Features
The capitals of the typeface are based on Roman square capitals such as those on the Column of Trajan, and the lower-case on traditional serif fonts. Johnston greatly admired Roman capitals, writing that they "held the supreme place among letters for readableness and beauty. They are the best forms for the grandest and most important inscriptions." Justin Howes, author of the leading work on the Johnston Sans design, Johnston's Underground Type, has highlighted the similarity of the design to the eighteenth-century Caslon type designed by William Caslon in particular, noting that Johnston had worked on a book printed using this typeface shortly before starting work on his design and reproduced their structure in a textbook.[5]
Johnston's alphabet marked a break with the kinds of sans serif then popular, now normally known as grotesques, which tended to have squarer shapes inspired by signwriting and Didone type of the period. Some aspects of the alphabet are geometric: the letter O is a nearly perfect circle and the 'M', unlike Roman capitals (but like Caslon) straight-sided.[6] As with most serif fonts, the 'g' is a 'two-storey' design. The 'l' copies the curl of the 't' and produces a rather wide letter compared to most sans-serif fonts. The lower case i and j have diagonally placed square dots or tittles, a motif that in some digitisations is repeated in the full stop, commas, apostrophes and other punctuation marks.
Johnston's design process considered a variety of eccentricities, such as a capital-form 'q' in the lower-case and a single-storey 'a' like that later seen on Futura, before ultimately discarding them in favour of a clean, simplified design.[7][8] However, many early versions of Johnston's "alphabet" included a Garamond-style W formed of two crossed 'V's, and some early renderings as hand-lettering showed variation.
Unlike many sans-serifs of the period, Johnston's design (while not slender) is not particularly bold. Gill would later write of his admiration for how Johnston had "redeemed" the sans-serif from its "nineteenth-century corruption" of extreme boldness.[7][9]

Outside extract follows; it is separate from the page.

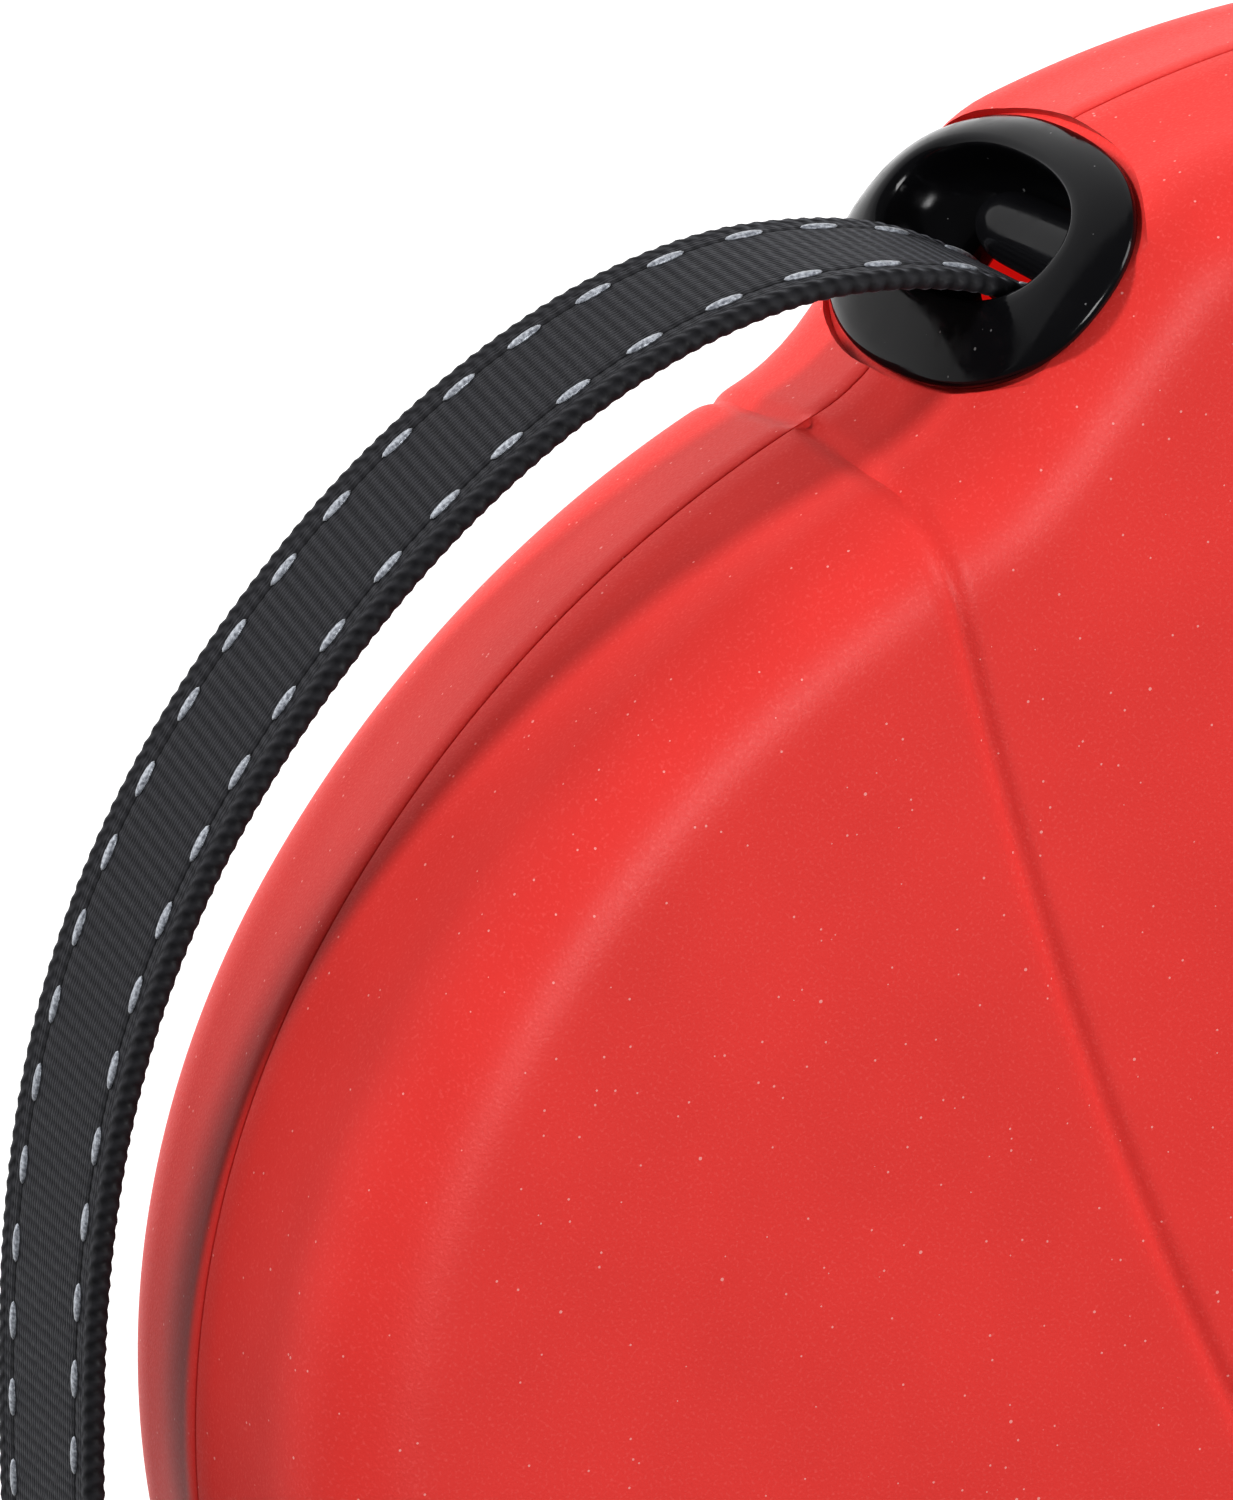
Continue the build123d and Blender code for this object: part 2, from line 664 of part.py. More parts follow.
eye_half = 11.0
eye_far_x = barrel_x - 2 * eye_wire_r
with BuildPart() as swivel_eye:
    with BuildLine() as ring:
        FilletPolyline((eye_x, end_y - eye_half, end_z), (eye_x, end_y + eye_half, end_z),
                       (eye_far_x, end_y + eye_half, end_z), (eye_far_x, end_y - eye_half, end_z),
                       (eye_x, end_y - eye_half, end_z), radius=3.0, close=True)
    with BuildSketch(Plane(origin=(eye_x, end_y, end_z), z_dir=(0, 1, 0))):
        Circle(eye_wire_r)
    sweep(path=ring.wire())
    rod(2.2, eye_far_x, barrel_x + 5.5, end_y, end_z)
    rod(3.3, barrel_x + 3.5, barrel_x + 5.5, end_y, end_z)
export(swivel_eye, "swivel_eye")

knob_x = tube_end_x - 6
bow_y = end_y + bow_rise
with BuildPart() as hook_body:
    rod(barrel_r, barrel_x, tube_x, end_y, end_z)
    rod(tube_r, tube_x - 1, tube_end_x, end_y, end_z)
    with BuildLine() as bow:
        FilletPolyline((tube_x + 6, end_y, end_z), (tube_x + 11, bow_y, end_z),
                       (tip_x + bow_bend, bow_y, end_z), (tip_x + bow_bend, end_y, end_z),
                       (tip_x, end_y, end_z), radius=[6.0, bow_bend - 0.5, bow_bend - 0.5])
    with BuildSketch(Plane(origin=bow.line @ 1, z_dir=(1, 0, 0))):
        Circle(bow_wire_r)
    sweep(path=bow.wire())
    rod(2.3, barrel_x - 1, barrel_x + 3.3, end_y, end_z, Mode.SUBTRACT)
    rod(3.5, barrel_x + 3.3, barrel_x + 5.8, end_y, end_z, Mode.SUBTRACT)
    rod(bolt_r + 0.08, tube_x + 0.5, tube_end_x + 0.01, end_y, end_z, Mode.SUBTRACT)
    block((knob_x - bolt_travel - 1.8, knob_x + 1.8), (end_y - tube_r - 1, end_y),
          (end_z - 1.5, end_z + 1.5), Mode.SUBTRACT)
export(hook_body, "hook_body")

bolt_back = tube_end_x - 9.0
with BuildPart() as snap_bolt:
    rod(bolt_r, bolt_back, tip_x - 0.15, end_y, end_z)
    chamfer(snap_bolt.faces().sort_by(Axis.X)[-1].edges(), 0.5)
    with Locations((knob_x, end_y - 3.7, end_z)):
        Cylinder(1.3, 7.4, rotation=(90, 0, 0))
    with Locations((knob_x, end_y - 7.8, end_z)):
        Cylinder(2.2, 2.0, rotation=(90, 0, 0))
export(snap_bolt, "snap_bolt")

with BuildPart() as bolt_spring:
    add(compression_spring((tube_x + 0.9, end_y, end_z), (1, 0, 0), bolt_back - tube_x - 1.4,
                           bolt_r - 0.5, 0.2, 6))
export(bolt_spring, "bolt_spring")
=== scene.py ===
import math

import bmesh
import bpy
from mathutils import Matrix, Vector
from mathutils.geometry import delaunay_2d_cdt


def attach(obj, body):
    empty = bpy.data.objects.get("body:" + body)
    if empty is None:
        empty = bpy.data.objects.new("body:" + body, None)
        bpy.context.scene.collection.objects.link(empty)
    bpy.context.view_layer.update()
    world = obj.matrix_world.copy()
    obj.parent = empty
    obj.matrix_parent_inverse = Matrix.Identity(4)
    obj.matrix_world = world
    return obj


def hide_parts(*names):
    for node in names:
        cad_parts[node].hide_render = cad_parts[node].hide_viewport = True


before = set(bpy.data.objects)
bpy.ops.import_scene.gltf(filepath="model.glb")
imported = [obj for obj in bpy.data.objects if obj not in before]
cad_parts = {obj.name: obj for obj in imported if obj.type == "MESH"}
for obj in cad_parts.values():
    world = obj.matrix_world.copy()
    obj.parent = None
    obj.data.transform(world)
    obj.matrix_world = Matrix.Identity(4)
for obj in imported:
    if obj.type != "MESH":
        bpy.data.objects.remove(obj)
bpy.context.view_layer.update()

# ---------------------------------------------------------------- Camera, light and floor
# A long lens looks down on the casing, which floats on its side over a white floor that glows, a
# painted pool of light brightest round the casing. A key light stands before it and a weaker one over
# its top.
# Two small ones, level with the rim and behind it, throw the tape's shadow on the seam and lift the
# far rim.
MM = 0.001
VIEW_BACK = Vector((-0.496, -0.055, 0.865)).normalized()
VIEW_UP = Vector((-0.5495, 0.792, -0.265))
AIM = Vector((-48.9, 9.3, 17.5)) * MM
FRAME_HEIGHT = 90.0 * MM
LENS = 250.0
SENSOR = 36.0


def facing(back, up):
    """A turn whose Z looks back along a direction, with Y as near to up as it can be."""
    back = back.normalized()
    right = up.cross(back).normalized()
    return Matrix((right, back.cross(right), back)).transposed().to_4x4()


def shown(name, data):
    """A new object in the scene."""
    piece = bpy.data.objects.new(name, data)
    bpy.context.scene.collection.objects.link(piece)
    return piece


camera_data = bpy.data.cameras.new("camera")
camera_data.sensor_fit = "VERTICAL"
camera_data.sensor_height = SENSOR
camera_data.lens = LENS
camera_data.clip_start, camera_data.clip_end = 0.01, 20.0
camera = shown("camera", camera_data)
distance = FRAME_HEIGHT * LENS / SENSOR
camera.matrix_world = Matrix.Translation(AIM + VIEW_BACK * distance) @ facing(VIEW_BACK, VIEW_UP)
bpy.context.scene.camera = camera
bpy.context.scene.view_settings.view_transform = "Standard"
bpy.context.scene.view_settings.look = "Medium High Contrast"


def softbox(name, place, size, power, mirrored=True):
    """A square area light that points at the casing. Glossy faces mirror it unless told not to."""
    data = bpy.data.lights.new(name, "AREA")
    data.shape = "SQUARE"
    data.size = size
    data.energy = power
    light = shown(name, data)
    light.visible_glossy = mirrored
    at = Vector(place)
    light.matrix_world = Matrix.Translation(at) @ facing(at - AIM, Vector((0.1, 0.2, 1)))


softbox("key_light", (-0.14, 0.08, 0.75), 0.3, 3.4)
softbox("side_light", (-0.74, 0.02, -0.02), 0.12, 2.4, mirrored=False)
softbox("rear_light", (-0.285, 0.01, -0.33), 0.12, 1.6, mirrored=False)
softbox("top_light", (0.1, 0.6, 0.3), 0.3, 1.6)

world = bpy.data.worlds.new("studio")
bpy.context.scene.world = world
world.use_nodes = True
world.node_tree.nodes["Background"].inputs["Color"].default_value = (1, 1, 1, 1)
world.node_tree.nodes["Background"].inputs["Strength"].default_value = 0.1

FLOOR_SIZE = 3.0
FLOOR_Z = -0.4
FLOOR_GLOW_MIDDLE = (0.19, 0.036, FLOOR_Z)    # the middle of the floor's painted pool of light


def principled(name, colour, roughness, **sockets):
    """A material with one Principled shader, and its plain values."""
    material = bpy.data.materials.new(name)
    material.use_nodes = True
    shader = material.node_tree.nodes["Principled BSDF"]
    shader.inputs["Base Color"].default_value = (*colour, 1)
    shader.inputs["Roughness"].default_value = roughness
    for socket, value in sockets.items():
        shader.inputs[socket.replace("_", " ")].default_value = value
    return material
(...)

As an alphabet intended for signage, Johnston was designed without any italics. Any italic design seen is therefore an invention of a later designer, intended to match Johnston's design. Different designers have chosen different approaches to achieve this: some offering a 'true' italic, others an oblique in which the letters are simply slanted, and some declining to offer one, perhaps concluding that an italic is inappropriate to the purpose of the original design.[10][11] An official version of the typeface in italics was commissioned by London Transport from Berthold Wolpe in 1973.[12]